**Data provided:**
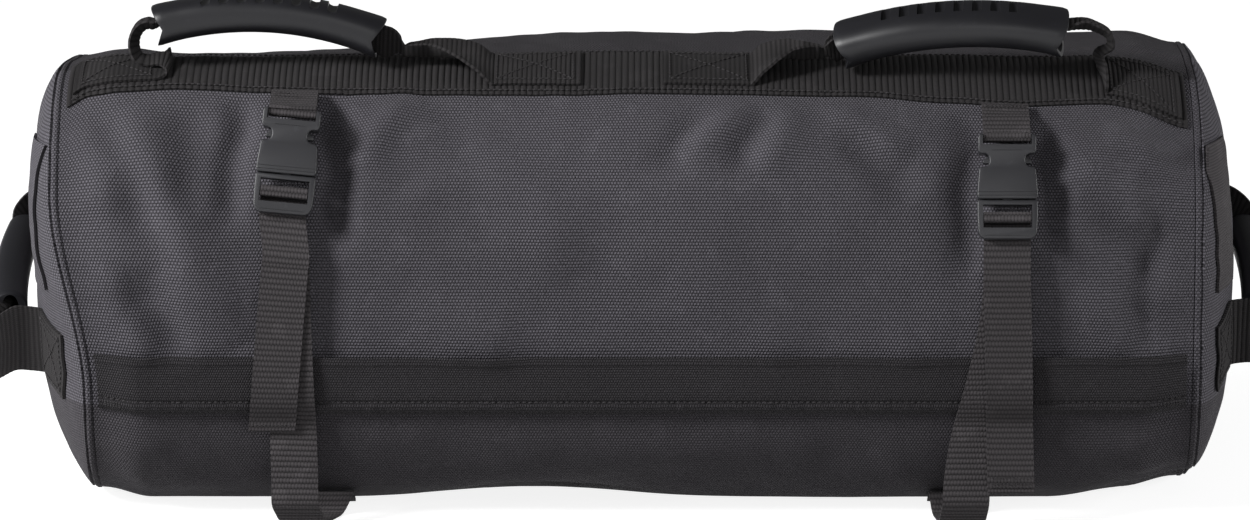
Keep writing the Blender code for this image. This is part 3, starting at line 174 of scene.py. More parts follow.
# Outer runs from patch to grip: out from the middle, height, share of the way to the grip's
# depth, half width, and fold in degrees
OUTER_RUNS = {
    "left": ((0.2512, 0.2415, 0.0, 0.0180, 4.0), (0.2496, 0.2436, 0.05, 0.0165, 8.0),
             (0.2506, 0.2466, 0.15, 0.0140, 16.0), (0.2560, 0.2474, 0.30, 0.0110, 24.0),
             (0.2616, 0.2462, 0.45, 0.0092, 32.0), (0.2656, 0.2476, 0.60, 0.0086, 38.0),
             (0.2670, 0.2522, 0.75, 0.0084, 42.0), (0.2664, 0.2570, 0.85, 0.0084, 42.0),
             (0.2640, 0.2606, 0.95, 0.0084, 42.0), (0.2612, 0.2618, 1.0, 0.0082, 42.0),
             (0.2586, 0.2616, 1.0, 0.0078, 42.0)),
    "right": ((0.2508, 0.2388, 0.0, 0.0175, 8.0), (0.2488, 0.2418, 0.1, 0.0145, 20.0),
              (0.2474, 0.2458, 0.2, 0.0110, 32.0), (0.2462, 0.2498, 0.35, 0.0085, 40.0),
              (0.2482, 0.2536, 0.5, 0.0075, 40.0), (0.2530, 0.2562, 0.65, 0.0070, 36.0),
              (0.2518, 0.2606, 0.8, 0.0072, 34.0), (0.2452, 0.2640, 0.9, 0.0080, 36.0),
              (0.2385, 0.2650, 1.0, 0.0085, 42.0)),
}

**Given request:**
Make an exact copy of every line in the data.

**Finished answer:**
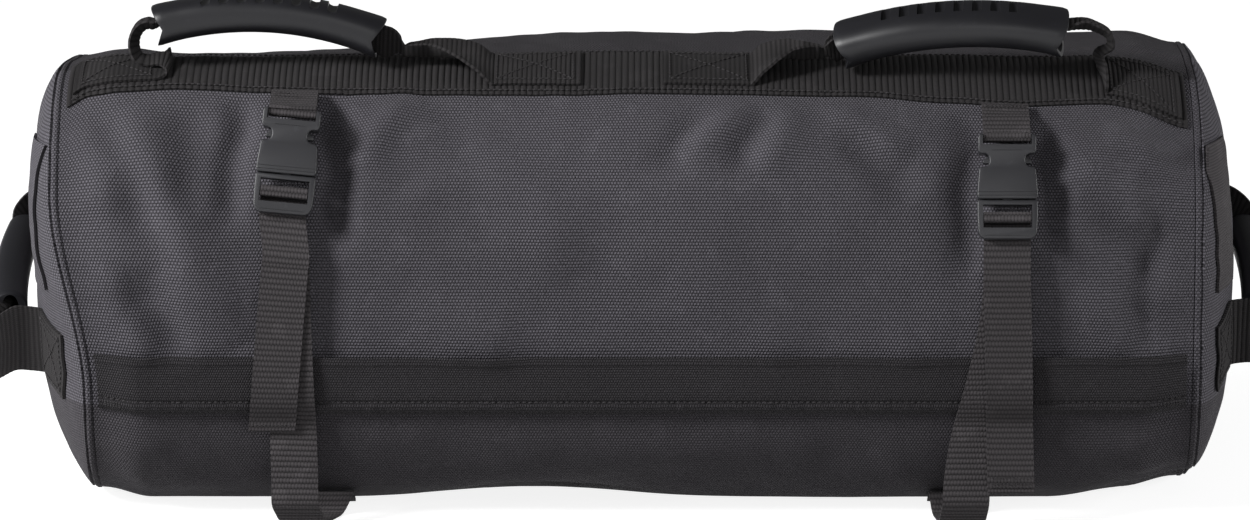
Keep writing the Blender code for this image. This is part 3, starting at line 174 of scene.py. More parts follow.
# Outer runs from patch to grip: out from the middle, height, share of the way to the grip's
# depth, half width, and fold in degrees
OUTER_RUNS = {
    "left": ((0.2512, 0.2415, 0.0, 0.0180, 4.0), (0.2496, 0.2436, 0.05, 0.0165, 8.0),
             (0.2506, 0.2466, 0.15, 0.0140, 16.0), (0.2560, 0.2474, 0.30, 0.0110, 24.0),
             (0.2616, 0.2462, 0.45, 0.0092, 32.0), (0.2656, 0.2476, 0.60, 0.0086, 38.0),
             (0.2670, 0.2522, 0.75, 0.0084, 42.0), (0.2664, 0.2570, 0.85, 0.0084, 42.0),
             (0.2640, 0.2606, 0.95, 0.0084, 42.0), (0.2612, 0.2618, 1.0, 0.0082, 42.0),
             (0.2586, 0.2616, 1.0, 0.0078, 42.0)),
    "right": ((0.2508, 0.2388, 0.0, 0.0175, 8.0), (0.2488, 0.2418, 0.1, 0.0145, 20.0),
              (0.2474, 0.2458, 0.2, 0.0110, 32.0), (0.2462, 0.2498, 0.35, 0.0085, 40.0),
              (0.2482, 0.2536, 0.5, 0.0075, 40.0), (0.2530, 0.2562, 0.65, 0.0070, 36.0),
              (0.2518, 0.2606, 0.8, 0.0072, 34.0), (0.2452, 0.2640, 0.9, 0.0080, 36.0),
              (0.2385, 0.2650, 1.0, 0.0085, 42.0)),
}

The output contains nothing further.